Year of the Linux, when? If there’s one thing about this new Microsoft, it’s that the company is open to embracing the competition without giving it a second thought.
Maybe it’s the cloud DNA of the firm, or maybe it has got something to do with a couple of high-profile failures like Windows Phone and UWP that got Redmond where it is now. Maybe it’s a combination of all these factors.
But this much is certain, that we have come a long way from back when Steve Ballmer infamously called Linux a cancer. The former Microsoft CEO was an excitable fella, yes, but he took things a bit too far back then.

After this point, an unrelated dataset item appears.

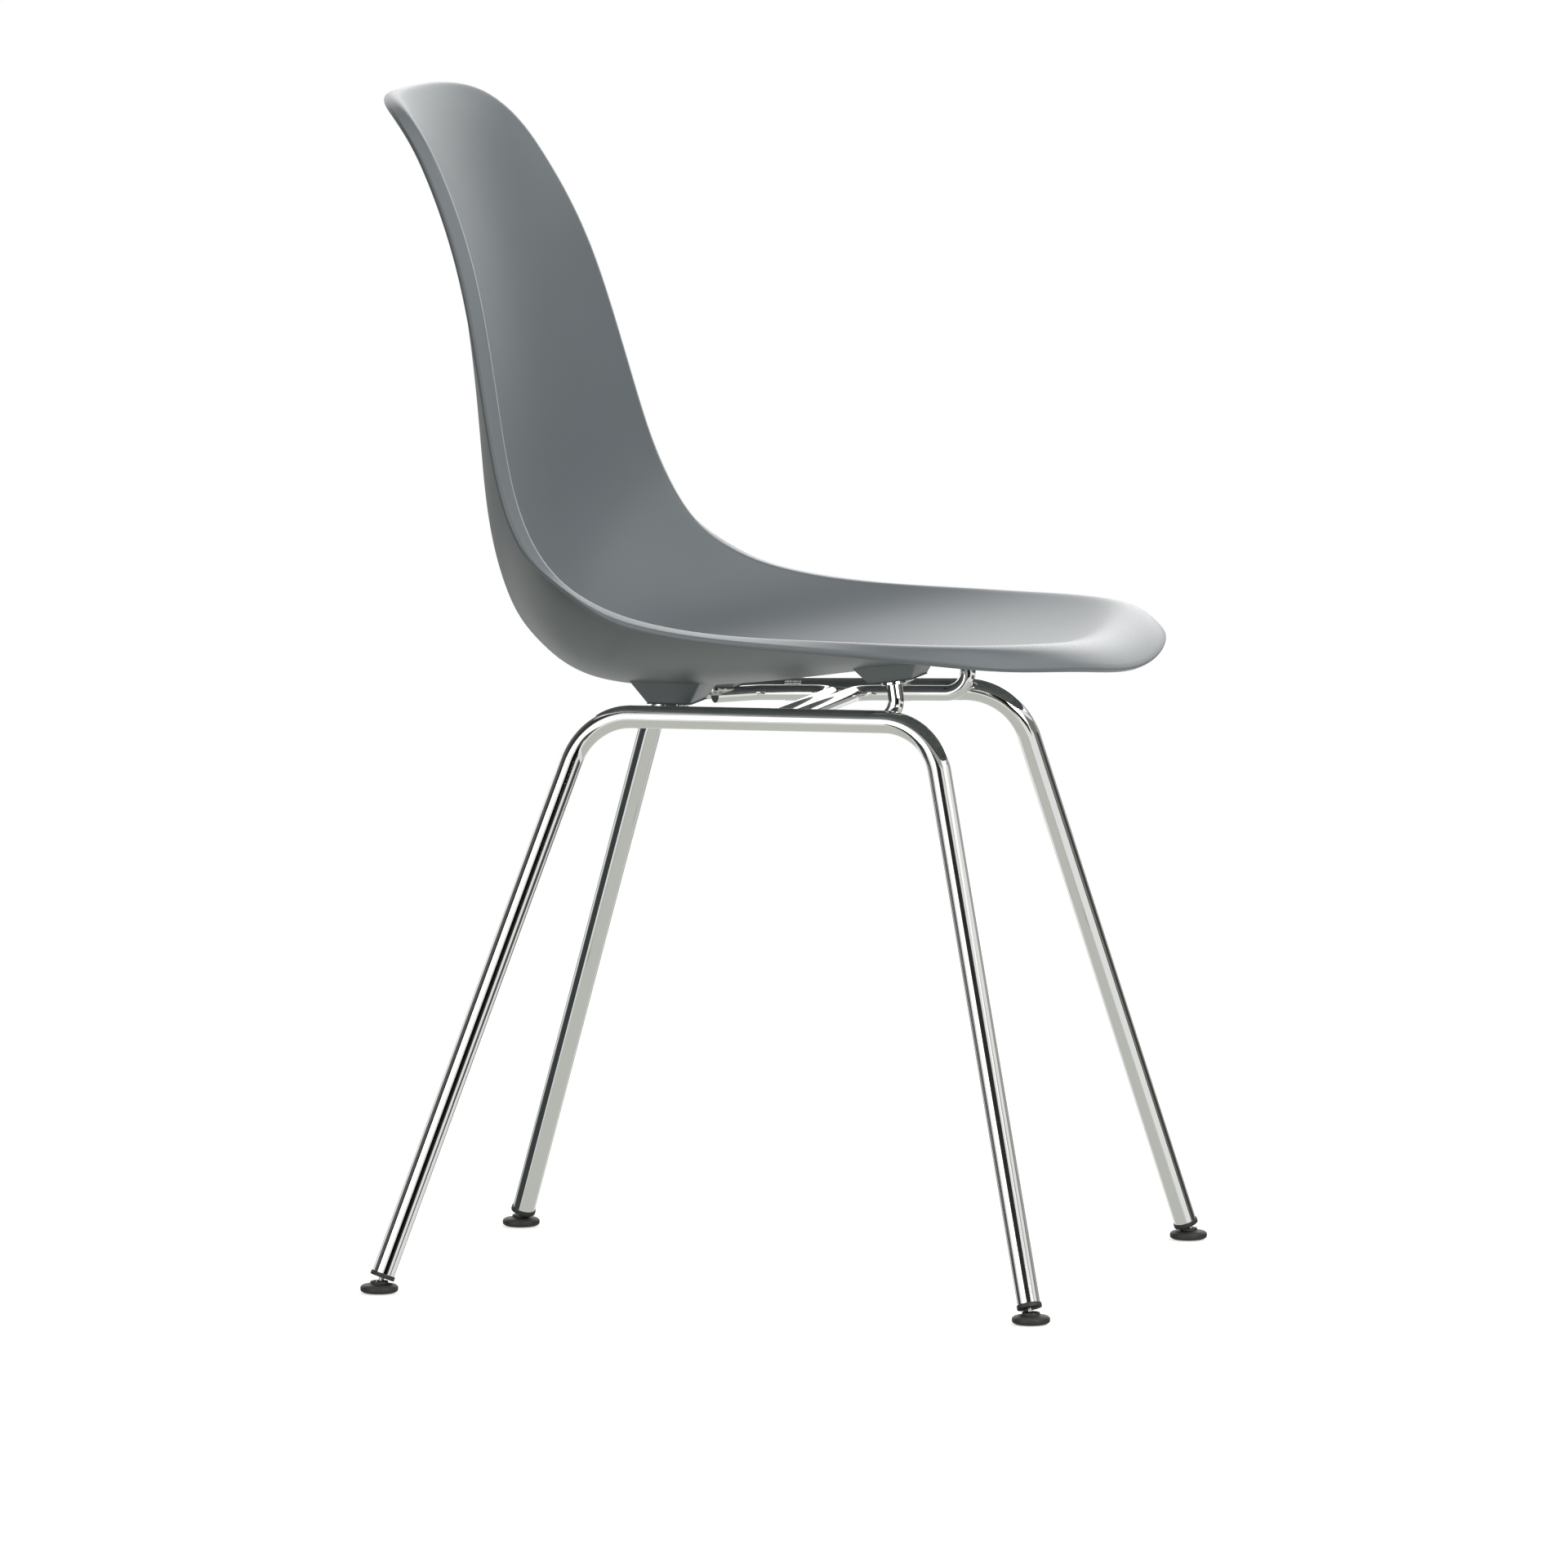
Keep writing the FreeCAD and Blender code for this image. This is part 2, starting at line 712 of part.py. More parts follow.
def cut_hex_key(body, turn):
    """Hexagon socket in a screw's head."""
    tip = "sizes.screw_key_size / sqrt(3)"
    half_tip = "sizes.screw_key_size / (2 * sqrt(3))"
    flat = "sizes.screw_key_size / 2"
    corners = [(tip, "0"), (half_tip, flat), ("-" + half_tip, flat), ("-" + tip, "0"),
               ("-" + half_tip, "-" + flat), (half_tip, "-" + flat)]
    pocket = body.newObject("PartDesign::Pocket", body.Name + "_socket")
    pocket.Profile = bound_profile(body, body.Name + "_key", "XY_Plane", corners)
    pocket.setExpression("Length", "sizes.screw_key_depth")
    pocket.Reversed = True
    doc.recompute()
    if pocket.Shape.Volume >= turn.Shape.Volume:
        raise ValueError("the screw's socket cuts nothing")


# Swivel glides

def glide_frame(end, side):
    """Placement on a leg's axis, at the ball's centre."""
    return Placement(ball_centre(end, side),
                     Rotation(Vector(0, 0, 1), leg_direction(end, side)))


def glide_plug(label, place):
    """Nylon plug: a collar on the tube's end and a bored shank inside it."""
    bore = "sizes.stem_diameter / 2 + sizes.running_clearance"
    collar = "sizes.collar_diameter / 2"
    shank = "sizes.tube_diameter / 2 - sizes.tube_wall - sizes.seat_clearance"
    low = "sizes.collar_gap"
    seat = "sizes.collar_gap + sizes.collar_height"
    top = seat + " + sizes.plug_length"
    corners = [(bore, low), (collar, low), (collar, seat), (shank, seat), (shank, top),
               (bore, top)]
    return turned(label, corners, place)


def ball_stud(label, place):
    """Steel ball on a stem that turns in the plug and is held by a head above it."""
    stem = "sizes.stem_diameter / 2"
    head = "sizes.stem_head_diameter / 2"
    head_low = ("sizes.collar_gap + sizes.collar_height + sizes.plug_length"
                " + sizes.running_clearance")
    head_top = head_low + " + sizes.stem_head_height"
    ball = doc.addObject("Part::Sphere", label + "_ball")
    ball.setExpression("Radius", "sizes.ball_diameter / 2")
    shaft = doc.addObject("Part::Cylinder", label + "_stem")
    shaft.setExpression("Radius", stem)
    shaft.setExpression("Height", head_top)
    cap = doc.addObject("Part::Cylinder", label + "_head")
    cap.setExpression("Radius", head)
    cap.setExpression("Height", "sizes.stem_head_height")
    cap.setExpression("Placement.Base.z", head_low)
    stud = doc.addObject("Part::MultiFuse", label)
    stud.Shapes = [ball, shaft, cap]
    stud.Placement = place
    return keep(stud, label)


def glide_foot(label, end, side):
    """Nylon disc that tilts on the ball, with its neck round the socket."""
    centre = ball_centre(end, side)
    corners = [
        ("0", "0"),
        ("sizes.glide_sole_diameter / 2", "0"),
        ("sizes.glide_diameter / 2", "sizes.glide_rim_low"),
        ("sizes.glide_diameter / 2", "sizes.glide_rim_high"),
        ("sizes.glide_top_diameter / 2", "sizes.glide_top_height"),
        ("sizes.glide_neck_diameter / 2", "sizes.glide_neck_base"),
        ("sizes.glide_neck_diameter / 2", "sizes.glide_neck_height"),
        ("0", "sizes.glide_neck_height"),
    ]
    body, _ = revolve(label + "_blank", corners)
    socket = doc.addObject("Part::Sphere", label + "_socket")
    socket.setExpression("Radius", "sizes.ball_diameter / 2 + sizes.running_clearance")
    socket.setExpression("Placement.Base.z", "sizes.ball_height")
    mouth = doc.addObject("Part::Cone", label + "_mouth")
    lip = size("socket_lip_rise")
    ball = size("ball_diameter") / 2 + size("running_clearance")
    mouth.Radius1 = math.sqrt(ball ** 2 - lip ** 2)
    mouth.setExpression("Radius2", "sizes.socket_mouth_diameter / 2")
    mouth.setExpression("Height",
                        "sizes.glide_neck_height - sizes.ball_height - sizes.socket_lip_rise")
    mouth.setExpression("Placement.Base.z", "sizes.ball_height + sizes.socket_lip_rise")
    cavity = doc.addObject("Part::MultiFuse", label + "_cavity")
    cavity.Shapes = [socket, mouth]
    foot = doc.addObject("Part::Cut", label)
    foot.Base = body
    foot.Tool = cavity
    foot.Placement = Placement(Vector(centre.x, centre.y, 0), Rotation())
    return keep(foot, label)


# Shell with its four moulded bosses

def boss_block(place):
    """Drafted block that stands on a plate, tall enough to reach the seat's wall."""
    length = size("boss_length")
    width = size("boss_width")
    height = size("boss_height")
    spread = 2 * height * math.tan(math.radians(size("boss_draft")))
    wires = []
    for level, wider in ((0, 0), (height, spread)):
        half_x = (width + wider) / 2
        half_y = (length + wider) / 2
        corners = [Vector(-half_x, -half_y, level), Vector(half_x, -half_y, level),
                   Vector(half_x, half_y, level), Vector(-half_x, half_y, level)]
        wires.append(Part.makePolygon(corners + corners[:1]))
    block = Part.makeLoft(wires, True, True)
    block.Placement = place
    return block


def shell():
    """One-piece seat and back, fused with its bosses and bored for their inserts."""
    solid = closed_surface(shell_rings(RAYS_PER_SIDE))
    room = room_above_mid_wall()
    gap = size("seat_clearance")
    for end in ("front", "rear"):
        for side in (1, -1):
            place = mount_frame(end, side)
            solid = solid.fuse(boss_block(place).cut(room))
            for radius, length in (
                (size("mount_ring_diameter") / 2 + gap, size("mount_ring_height")),
                (size("insert_diameter") / 2 + gap, size("insert_length")),
            ):
                bore = Part.makeCylinder(radius, length)
                bore.Placement = screw_frame(place)
                solid = solid.cut(bore)
    node = doc.addObject("Part::Feature", "shell")
    node.Shape = solid
    return keep(node, "shell")


# The chair

shell()
for side, hand in ((1, "left"), (-1, "right")):
    leg_bow(f"{hand}_leg_bow", side)
front_rod()
rear_rod()
for side, hand in ((1, "left"), (-1, "right")):
    for end in ("front", "rear"):
        corner = f"{end}_{hand}"
        place = mount_frame(end, side)
        weld_bead(f"{corner}_weld", depth(end + "_weld"), side)
        mount_plate(f"{corner}_mount_plate", place)
        threaded_insert(f"{corner}_threaded_insert", screw_frame(place))
        shock_ring(f"{corner}_shock_mount", screw_frame(place))
        mount_screw(f"{corner}_mount_screw", screw_frame(place))
        glide_plug(f"{corner}_glide_plug", glide_frame(end, side))
        ball_stud(f"{corner}_ball_stud", glide_frame(end, side))
        glide_foot(f"{corner}_glide_foot", end, side)

doc.recompute()


def check_and_write():
    """Refuse a failed object or an unsound solid, then write one file for each sub-part."""
    for item in doc.Objects:
        if "Invalid" in item.State or "Error" in item.State:
            raise ValueError(f"{item.Label} failed: {item.State}")
    for node in parts:
        if node.Shape.isNull() or not node.Shape.isValid():
            raise ValueError(f"{node.Label} has no sound shape")
    os.makedirs("parts", exist_ok=True)
    for node in parts:
        node.Shape.exportStep(f"parts/{node.Label}.step")
        print(f"{node.Label}: {len(node.Shape.Solids)} solid, {node.Shape.Volume:.0f} mm3")


check_and_write()
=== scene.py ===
"""Looks of a moulded plastic shell chair on a chromed four-leg base.

Lengths named in the classes are millimetres; meshes are in metres. Front is -Y, the sitter's right
is -X and the floor is z = 0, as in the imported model.
"""

import logging
from dataclasses import dataclass, field
from enum import Enum
from math import asin, atan2, copysign, cos, exp, pi, radians, sin, sqrt, tan, tau
from typing import Any, Sequence

import bmesh
import bpy
import numpy as np
from bpy.types import Material, Mesh, Node, NodeSocket, NodeTree, Object, World
from mathutils import Matrix, Vector


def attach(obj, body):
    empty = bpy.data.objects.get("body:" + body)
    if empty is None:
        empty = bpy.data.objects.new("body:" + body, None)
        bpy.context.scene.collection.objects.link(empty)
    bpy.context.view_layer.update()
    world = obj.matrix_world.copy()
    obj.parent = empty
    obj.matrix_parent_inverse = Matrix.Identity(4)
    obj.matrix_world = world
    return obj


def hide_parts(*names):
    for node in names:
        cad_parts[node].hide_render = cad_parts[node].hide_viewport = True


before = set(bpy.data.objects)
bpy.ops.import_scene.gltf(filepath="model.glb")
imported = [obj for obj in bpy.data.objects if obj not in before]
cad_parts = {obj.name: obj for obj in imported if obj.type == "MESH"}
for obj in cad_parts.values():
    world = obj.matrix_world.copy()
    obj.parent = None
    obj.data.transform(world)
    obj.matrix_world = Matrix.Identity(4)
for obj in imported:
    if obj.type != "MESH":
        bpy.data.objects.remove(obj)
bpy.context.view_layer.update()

log = logging.getLogger("shell_chair")
MM = 0.001
BODY = "chair"
SMOOTH_LIMIT = radians(32)


class Hand(Enum):
    """Which half of the chair, seen by someone sitting in it."""

    LEFT = 1
    RIGHT = -1


class End(Enum):
    """Front or rear of the chair."""

    FRONT = "front"
    REAR = "rear"


@dataclass(frozen=True)
class Corner:
    """One corner of the chair, with its leg, glide and mount."""

    end: End
    hand: Hand

    @property
    def name(self) -> str:
        """What the names of its nodes begin with."""
        return f"{self.end.value}_{self.hand.name.lower()}"


CORNERS = [Corner(end, hand) for hand in Hand for end in End]


# Nodes of shader and geometry trees

def linear(colour: str) -> tuple[float, float, float, float]:
    """Linear colour of an sRGB hex value.

    Args:
        colour: six hex digits after a hash.

    Returns:
        Red, green, blue and an alpha of one.
    """
    parts = [int(colour[place:place + 2], 16) / 255 for place in (1, 3, 5)]
    bent = [v / 12.92 if v <= 0.04045 else ((v + 0.055) / 1.055) ** 2.4 for v in parts]
    return (bent[0], bent[1], bent[2], 1.0)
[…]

The Microsoft of now knows this, and is happy to admit that it was on the wrong side of history regarding Linux and the open source space as a whole.

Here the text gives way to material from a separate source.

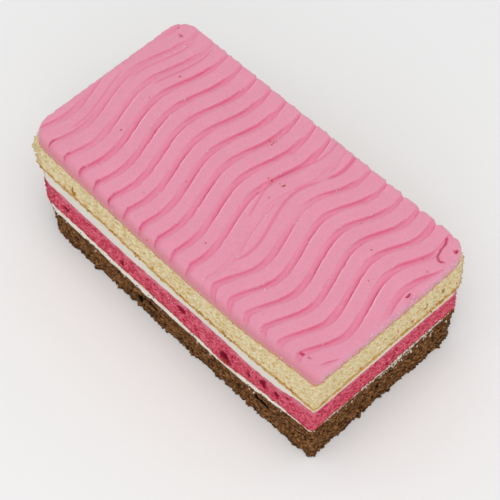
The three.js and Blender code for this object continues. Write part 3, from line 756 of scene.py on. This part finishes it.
# start is the place of the first furrow's middle, pitch the distance between teeth, swing and
# wave the size of the waves, delay how far they lag behind the tilt of the floor, crest the
# place of a wave's top, drift its shift from tooth to tooth, skew its lopsidedness, and lean the
# slant of the whole stroke.
FIRST_STROKE = dict(start=-82.4, pitch=9.0, swing=2.9, delay=0.9, wave=61.8, crest=39.6,
                    drift=-0.69, skew=0.18, lean=-0.06)
SECOND_STROKE = dict(start=18.15, pitch=9.2, swing=3.4, delay=1.0, wave=55.1, crest=38.6,
                     drift=-0.14, skew=0.4, lean=-0.03)
PITCH = FIRST_STROKE["pitch"]
LAST_OF_FIRST = 11
LAST_TOOTH = 18
HOOK_REACH, HOOK_SHIFT, HOOK_BEND = 5.0, 3.5, 1.3

# Lines of points run along each furrow at these distances from its middle, and more of them
# beside the teeth where the two strokes meet. Where two furrows lie further apart than the
# pitch, the lines past SPREAD_FROM spread out. Those that would run out at a short end are
# gathered in a narrow band inside it.
COLUMNS_OUT = (0.5, 0.9, 1.2, 1.4, 1.5, 1.6, 1.8, 2.1, 2.7, 3.5)
SEAM_COLUMNS = (2.4, 3.0, 3.25, 3.75, 4.0, 4.25)
FIRST_COLUMN, LAST_COLUMN = -0.7, LAST_TOOTH + 0.4
SPREAD_FROM = 2.7
SIDE_BAND = 0.7
# Rows of points run across the lines, these ones close together at both long edges.
EDGE_ROWS = (0, 0.12, 0.3, 0.55, 0.85, 1.2, 1.6)


def icing_front(x):
    return ICING_FRONT - BELLY_BULGE * belly(x)


def wave_phase(stroke, tooth, y):
    """How far round its wave a tooth is at y."""
    turn = 2 * np.pi * (stroke["crest"] + stroke["drift"] * tooth - y) / stroke["wave"]
    return turn + stroke["skew"] * (1 - np.cos(turn)) / 2


def stroke_line(stroke, tooth, y):
    """Where the middle of a furrow, or any line between two, crosses y on one stroke."""
    phase = wave_phase(stroke, tooth, y)
    sway = stroke["swing"] * np.cos(phase) + stroke["delay"] * np.sin(phase)
    hook = HOOK_SHIFT * np.clip((HOOK_REACH - HALF_WIDTH - y) / HOOK_REACH, 0, 1.1) ** HOOK_BEND
    return stroke["start"] + stroke["pitch"] * tooth + sway + stroke["lean"] * y + hook


def floor_tilt(stroke, tooth, y):
    """Tilt of a furrow's floor, from 1, deepest on its +X side, to -1."""
    return -np.sin(wave_phase(stroke, tooth, y))


def along_comb(value, tooth, y):
    """A value of both strokes together, with the teeth counted from the left end."""
    second = tooth - LAST_OF_FIRST
    return mix(value(FIRST_STROKE, np.minimum(tooth, LAST_OF_FIRST), y),
               value(SECOND_STROKE, np.maximum(second, 1), y), np.clip(second, 0, 1))


def tooth_at(x, y):
    """The tooth that passes through x, y, a whole number on a furrow's middle."""
    tooth = (x - along_comb(stroke_line, 0 * x, y)) / PITCH
    for _ in range(6):
        tooth = tooth + (x - along_comb(stroke_line, tooth, y)) / PITCH
    return tooth


def column_line(tooth, y):
    """Where a line of points crosses y that lies at a share of the pitch beside a furrow."""
    nearest = np.round(tooth)
    beside = PITCH * (tooth - nearest)
    middle = along_comb(stroke_line, nearest, y)
    half_gap = np.abs(along_comb(stroke_line, nearest + np.sign(beside), y) - middle) / 2
    half_pitch = PITCH / 2
    narrowed = np.minimum(1, half_gap / half_pitch)
    spread = smooth_step(SPREAD_FROM, half_pitch, np.abs(beside))
    spread = spread * np.maximum(0, half_gap - half_pitch)
    return middle + narrowed * beside + np.sign(beside) * spread


def in_from_edge(x, y):
    """Distance in from the icing's outline."""
    left, right, front, back = x - ICING_LEFT, ICING_RIGHT - x, y - icing_front(x), ICING_BACK - y
    inside = np.minimum(np.minimum(left, right), np.minimum(front, back))
    for side, end, radius in ((left, front, ICING_RADII[0]), (right, front, ICING_RADII[1]),
                              (right, back, ICING_RADII[2]), (left, back, ICING_RADII[3])):
        rounded = radius - np.hypot(radius - side, radius - end)
        in_corner = (side < radius) & (end < radius)
        inside = np.where(in_corner, np.minimum(inside, rounded), inside)
    return np.maximum(0, inside)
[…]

At least, these are the thoughts of Microsoft President Brad Smith, who during a recent chat hosted by the Computer Science and Artificial Intelligence Lab at MIT acknowledged that the company had figured it wrong.
His words, paraphrased:
“Microsoft was on the wrong side of history when open source exploded at the beginning of the century and I can say that about me personally. The good news is that, if life is long enough, you can learn… that you need to change.”
And indeed, Microsoft has changed.
Azure, the company’s cloud computing arm has been supporting various Linux distributions for many a year now. Redmond even recently built a Linux based OS for its Azure Sphere platform for IoT app development.

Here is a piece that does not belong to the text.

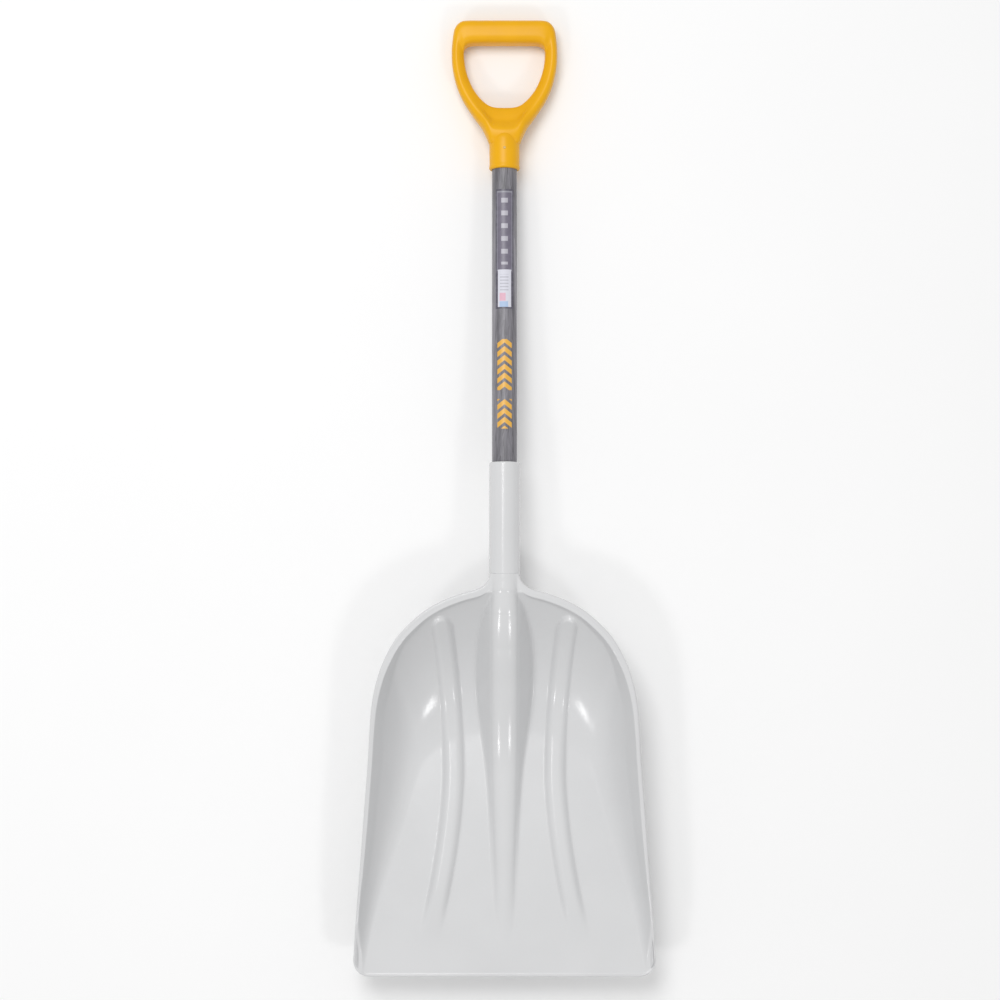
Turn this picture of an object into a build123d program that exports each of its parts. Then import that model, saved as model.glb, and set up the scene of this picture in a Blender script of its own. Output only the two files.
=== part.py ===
"""Snow shovel with a moulded scoop, a round wooden shaft and a moulded D-grip.

It lies on its back with the bowl up: +Y runs along the shaft to the grip, +X is to the
right and +Z is up. The origin is on the ground under the middle of its bounding box.
The underside of the scoop's heel and the bar of the grip rest on the ground at z = 0.
All sizes are in millimetres.
"""

from build123d import *
import math
import os

# Whole shovel
overall_length = 1250
end_y = overall_length / 2  # the grip's far edge; the cutting edge is at -end_y

# Handle line: the shaft, the socket and the grip share it, and it falls towards the grip
shoulder_y = -110
shoulder_axis_z = 75
bar_height = 32  # the grip's bar, across the shovel's plane
bar_width = 32  # the same bar, along the shaft
bar_axis_z = 16.24  # the middle of the bar as it rests, tilted, on the ground
handle_tilt = math.degrees(math.atan2(shoulder_axis_z - bar_axis_z, end_y - bar_width / 2 - shoulder_y))

# Shaft and what is on it
shaft_radius = 16.25
shaft_socket_end_y = -62
shaft_grip_end_y = 480
shaft_chamfer = 1.5
fit_gap = 0.05  # round the shaft, the pin and the screws in their holes
label_start_y, label_end_y, label_half_angle = 241, 398, 44
sticker_start_y, sticker_end_y, sticker_half_angle = 243, 292, 31
film = 0.25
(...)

Plus, who can forget the “Microsoft loves Linux” moment back at BUILD 2016.
That was when the company introduced the Windows Subsystem for Linux in Windows 10. In fact, its successor, the Windows Subsystem for Linux 2, announced last year, is one of the big new features coming in the upcoming May 2020 Update for the operating system.
Of course, the tussle between Linux and Microsoft software continues across the globe. But as far as Redmond is concerned, it’s all in the past now.